L'ouvrier déchu
Je n’ai jamais prétendu changer le monde, ni même rêvé de le faire. Je ne fais pas partie de ceux qui passent leurs vies à entretenir courageusement l’espoir héroïque de changer la face des choses, la face des gens. Certains rêvent d’institutions, d’autres de grandes découvertes. Certains consument leurs vies entières en direction d’un but grandiose ou quelconque. La création engendre la création, tout comme la découverte appelle à être approfondie. Bien heureux semble être le premier homme qui foule les terres inconnues d’un nouveau champ de recherche mathématique. Bien enthousiaste celui qui sème les graines d’un projet politique de grande ampleur. Mais là où commence une nouvelle bataille commence aussi un nouvel infini.

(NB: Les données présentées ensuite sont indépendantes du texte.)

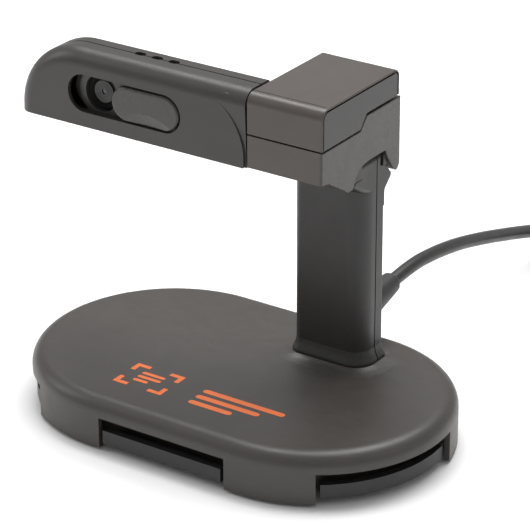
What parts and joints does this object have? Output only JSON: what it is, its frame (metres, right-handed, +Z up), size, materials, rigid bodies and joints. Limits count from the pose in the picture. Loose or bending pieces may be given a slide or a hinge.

Socrate, en s’insurgeant contre les sophistes, ouvrait en son temps une porte vers un mode de pensée nouveau, et vers une discipline qui n’a jamais cessé de hanter les grands esprits depuis lors (« l’amour de la sagesse »). Einstein, bien plus proche de nous, posa le pied si loin dans l’inconnu avec la théorie des quanta qu’il fait rêver des générations entières de physiciens, tous désireux d’approfondir son œuvre.
Une horde de questions surgissent : qui mettra un terme à cette chaîne de connaissances toujours renouvelée ? Qui pourra, un jour, de son vivant, se retourner vers ce qu’ont construit ses semblables et dire calmement : « soyez tranquilles, nous avons terminé notre tâche ». Quelle est donc cette folie qui pousse les hommes à ne jamais se satisfaire de leurs accomplissements ? Peut-être tout simplement un réflexe naturel. Car nous savons tous que la création est ce mécanisme continu dans lequel certains trouvent le sens à leur existence. Le transfert de connaissances et la jouissance d’ouvrir une porte vers l’inconnu, de passer le relais aux générations futures font vivre bon nombre de nos pairs. Moi, j’ai peur de ce transfert, car j’ai peur de l’inconnu. Je ne l’aime pas.